Comme on vous l’apprenait au mois de décembre dernier, la 24e Conférence internationale sur le sida se déroulera à Montréal l’été prochain. Les Archives proposeront un projet pour y participer, « peut-être avec une exposition d’affiches ou d’autres items provenant du défunt CSAM [Comité Sida Aide Montréal] et du Fonds Douglas Buckley-Couvrette [un activiste décédé en 2002] », ajoute Pierre Pilotte. L’été dernier, en collaboration avec les Archives, Fierté Montréal avait présenté l’exposition 50 lieux historiques LGBTQ+ de Montréal, en installant des affichettes et des oriflammes pour marquer des endroits où il y avait, par exemple, des bars, des restaurants ou des événements associés à la communauté LGBTQ+. « Je crois que cette exposition a connu beaucoup de succès », poursuit Pierre Pilotte. « Nous ne savons pas si elle reviendra cette année puisqu’elle dépend de Fierté Montréal. Par contre, nous allons présenter un nouveau projet de participation à ces festivités et qui ira dans le même sens. »

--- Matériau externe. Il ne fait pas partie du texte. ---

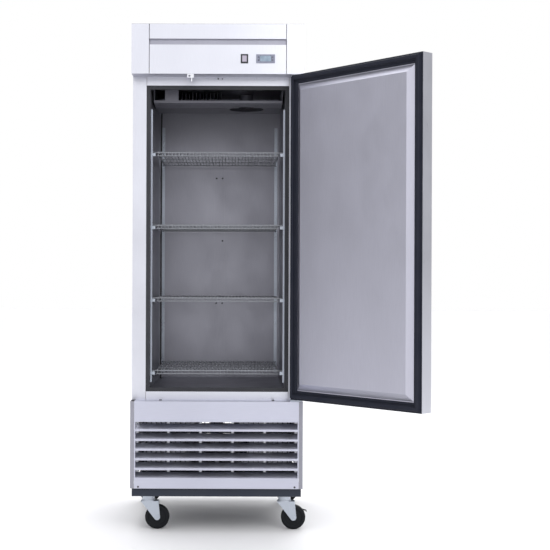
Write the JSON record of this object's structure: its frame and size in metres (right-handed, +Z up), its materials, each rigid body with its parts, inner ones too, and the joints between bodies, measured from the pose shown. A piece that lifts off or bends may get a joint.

Enfin, les AGQ accueilleront cette année un étudiant au doctorat de l’Université de Durham, en Grande-Bretagne, qui viendra passer de huit à dix semaines aux Archives grâce à une bourse de son établissement, afin de mener des recherches sur la relation mère/fils queer.s au Québec, entre autres, dans le cinéma et les divers documents audiovisuels. « Ma recherche doctorale porte sur les représentations filmiques de la maternité queer au Québec des années 1960 à nos jours. J’entends non seulement “queer” dans le sens du genre et/ou de l’orientation sexuelle de la mère québécoise et de ses enfants, mais aussi [de] la notion d’être arraché aux systèmes de contrôle hétérosexistes et patriarcaux — souvent issus de la colonisation multiple de la province — qui se sont longtemps appuyés sur les mères comme outil de construction d’une nation conservatrice plutôt que progressiste », écrit Billy Errington, dans sa proposition aux Archives.